WHAT TO WORK ON: Below are some entries; can you quote all of them exactly?

[Modeling code records]
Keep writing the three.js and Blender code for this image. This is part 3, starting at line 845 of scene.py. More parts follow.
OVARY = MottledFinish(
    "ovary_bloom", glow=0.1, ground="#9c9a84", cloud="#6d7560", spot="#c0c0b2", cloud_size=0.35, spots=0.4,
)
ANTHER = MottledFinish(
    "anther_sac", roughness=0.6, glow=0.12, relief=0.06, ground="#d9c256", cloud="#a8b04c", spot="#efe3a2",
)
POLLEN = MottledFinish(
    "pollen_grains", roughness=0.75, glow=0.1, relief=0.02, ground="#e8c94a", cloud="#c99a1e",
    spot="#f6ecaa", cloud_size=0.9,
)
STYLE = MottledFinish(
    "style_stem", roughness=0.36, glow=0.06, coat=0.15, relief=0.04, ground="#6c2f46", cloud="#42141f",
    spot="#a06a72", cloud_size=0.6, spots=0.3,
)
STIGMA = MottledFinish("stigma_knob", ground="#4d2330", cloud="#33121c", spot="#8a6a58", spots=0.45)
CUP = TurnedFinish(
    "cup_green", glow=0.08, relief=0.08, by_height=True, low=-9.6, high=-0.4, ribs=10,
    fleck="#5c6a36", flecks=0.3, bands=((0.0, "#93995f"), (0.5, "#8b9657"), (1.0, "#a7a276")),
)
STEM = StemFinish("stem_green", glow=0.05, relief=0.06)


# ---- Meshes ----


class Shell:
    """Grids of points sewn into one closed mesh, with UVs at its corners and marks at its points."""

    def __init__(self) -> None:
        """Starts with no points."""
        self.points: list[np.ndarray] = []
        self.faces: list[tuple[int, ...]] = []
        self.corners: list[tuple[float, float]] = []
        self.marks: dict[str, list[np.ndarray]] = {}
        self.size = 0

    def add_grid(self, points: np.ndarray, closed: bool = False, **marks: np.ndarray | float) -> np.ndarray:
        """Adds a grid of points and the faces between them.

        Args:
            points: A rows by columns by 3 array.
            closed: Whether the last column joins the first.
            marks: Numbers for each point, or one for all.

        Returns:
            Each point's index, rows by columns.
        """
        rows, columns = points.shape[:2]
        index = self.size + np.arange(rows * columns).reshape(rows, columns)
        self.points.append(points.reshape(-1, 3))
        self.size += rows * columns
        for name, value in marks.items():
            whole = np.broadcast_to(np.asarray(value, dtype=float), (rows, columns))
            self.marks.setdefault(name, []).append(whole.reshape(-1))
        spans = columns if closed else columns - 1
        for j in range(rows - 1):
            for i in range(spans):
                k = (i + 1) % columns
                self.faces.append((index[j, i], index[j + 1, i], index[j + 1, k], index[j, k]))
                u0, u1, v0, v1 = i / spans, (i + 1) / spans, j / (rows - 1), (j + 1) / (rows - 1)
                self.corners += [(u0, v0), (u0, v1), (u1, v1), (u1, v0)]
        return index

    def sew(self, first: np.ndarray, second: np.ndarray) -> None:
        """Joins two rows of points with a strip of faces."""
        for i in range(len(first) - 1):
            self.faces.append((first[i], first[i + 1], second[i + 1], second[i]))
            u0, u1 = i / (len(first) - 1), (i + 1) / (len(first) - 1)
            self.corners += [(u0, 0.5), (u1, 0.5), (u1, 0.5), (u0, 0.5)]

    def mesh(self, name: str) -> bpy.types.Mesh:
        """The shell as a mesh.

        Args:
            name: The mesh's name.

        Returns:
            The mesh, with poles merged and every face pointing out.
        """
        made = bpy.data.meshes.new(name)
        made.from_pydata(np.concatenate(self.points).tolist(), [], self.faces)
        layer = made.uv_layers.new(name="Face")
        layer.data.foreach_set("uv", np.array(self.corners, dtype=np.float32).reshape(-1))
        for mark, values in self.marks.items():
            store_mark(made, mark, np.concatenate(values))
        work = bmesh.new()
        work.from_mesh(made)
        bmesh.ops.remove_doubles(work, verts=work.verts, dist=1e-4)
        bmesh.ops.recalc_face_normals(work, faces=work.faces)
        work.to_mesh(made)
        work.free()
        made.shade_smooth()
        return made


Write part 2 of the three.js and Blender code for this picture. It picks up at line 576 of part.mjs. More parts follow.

SOLUTION TO THE PROBLEM:
Keep writing the three.js and Blender code for this image. This is part 3, starting at line 845 of scene.py. More parts follow.
OVARY = MottledFinish(
    "ovary_bloom", glow=0.1, ground="#9c9a84", cloud="#6d7560", spot="#c0c0b2", cloud_size=0.35, spots=0.4,
)
ANTHER = MottledFinish(
    "anther_sac", roughness=0.6, glow=0.12, relief=0.06, ground="#d9c256", cloud="#a8b04c", spot="#efe3a2",
)
POLLEN = MottledFinish(
    "pollen_grains", roughness=0.75, glow=0.1, relief=0.02, ground="#e8c94a", cloud="#c99a1e",
    spot="#f6ecaa", cloud_size=0.9,
)
STYLE = MottledFinish(
    "style_stem", roughness=0.36, glow=0.06, coat=0.15, relief=0.04, ground="#6c2f46", cloud="#42141f",
    spot="#a06a72", cloud_size=0.6, spots=0.3,
)
STIGMA = MottledFinish("stigma_knob", ground="#4d2330", cloud="#33121c", spot="#8a6a58", spots=0.45)
CUP = TurnedFinish(
    "cup_green", glow=0.08, relief=0.08, by_height=True, low=-9.6, high=-0.4, ribs=10,
    fleck="#5c6a36", flecks=0.3, bands=((0.0, "#93995f"), (0.5, "#8b9657"), (1.0, "#a7a276")),
)
STEM = StemFinish("stem_green", glow=0.05, relief=0.06)


# ---- Meshes ----


class Shell:
    """Grids of points sewn into one closed mesh, with UVs at its corners and marks at its points."""

    def __init__(self) -> None:
        """Starts with no points."""
        self.points: list[np.ndarray] = []
        self.faces: list[tuple[int, ...]] = []
        self.corners: list[tuple[float, float]] = []
        self.marks: dict[str, list[np.ndarray]] = {}
        self.size = 0

    def add_grid(self, points: np.ndarray, closed: bool = False, **marks: np.ndarray | float) -> np.ndarray:
        """Adds a grid of points and the faces between them.

        Args:
            points: A rows by columns by 3 array.
            closed: Whether the last column joins the first.
            marks: Numbers for each point, or one for all.

        Returns:
            Each point's index, rows by columns.
        """
        rows, columns = points.shape[:2]
        index = self.size + np.arange(rows * columns).reshape(rows, columns)
        self.points.append(points.reshape(-1, 3))
        self.size += rows * columns
        for name, value in marks.items():
            whole = np.broadcast_to(np.asarray(value, dtype=float), (rows, columns))
            self.marks.setdefault(name, []).append(whole.reshape(-1))
        spans = columns if closed else columns - 1
        for j in range(rows - 1):
            for i in range(spans):
                k = (i + 1) % columns
                self.faces.append((index[j, i], index[j + 1, i], index[j + 1, k], index[j, k]))
                u0, u1, v0, v1 = i / spans, (i + 1) / spans, j / (rows - 1), (j + 1) / (rows - 1)
                self.corners += [(u0, v0), (u0, v1), (u1, v1), (u1, v0)]
        return index

    def sew(self, first: np.ndarray, second: np.ndarray) -> None:
        """Joins two rows of points with a strip of faces."""
        for i in range(len(first) - 1):
            self.faces.append((first[i], first[i + 1], second[i + 1], second[i]))
            u0, u1 = i / (len(first) - 1), (i + 1) / (len(first) - 1)
            self.corners += [(u0, 0.5), (u1, 0.5), (u1, 0.5), (u0, 0.5)]

    def mesh(self, name: str) -> bpy.types.Mesh:
        """The shell as a mesh.

        Args:
            name: The mesh's name.

        Returns:
            The mesh, with poles merged and every face pointing out.
        """
        made = bpy.data.meshes.new(name)
        made.from_pydata(np.concatenate(self.points).tolist(), [], self.faces)
        layer = made.uv_layers.new(name="Face")
        layer.data.foreach_set("uv", np.array(self.corners, dtype=np.float32).reshape(-1))
        for mark, values in self.marks.items():
            store_mark(made, mark, np.concatenate(values))
        work = bmesh.new()
        work.from_mesh(made)
        bmesh.ops.remove_doubles(work, verts=work.verts, dist=1e-4)
        bmesh.ops.recalc_face_normals(work, faces=work.faces)
        work.to_mesh(made)
        work.free()
        made.shade_smooth()
        return made


Write part 2 of the three.js and Blender code for this picture. It picks up at line 576 of part.mjs. More parts follow.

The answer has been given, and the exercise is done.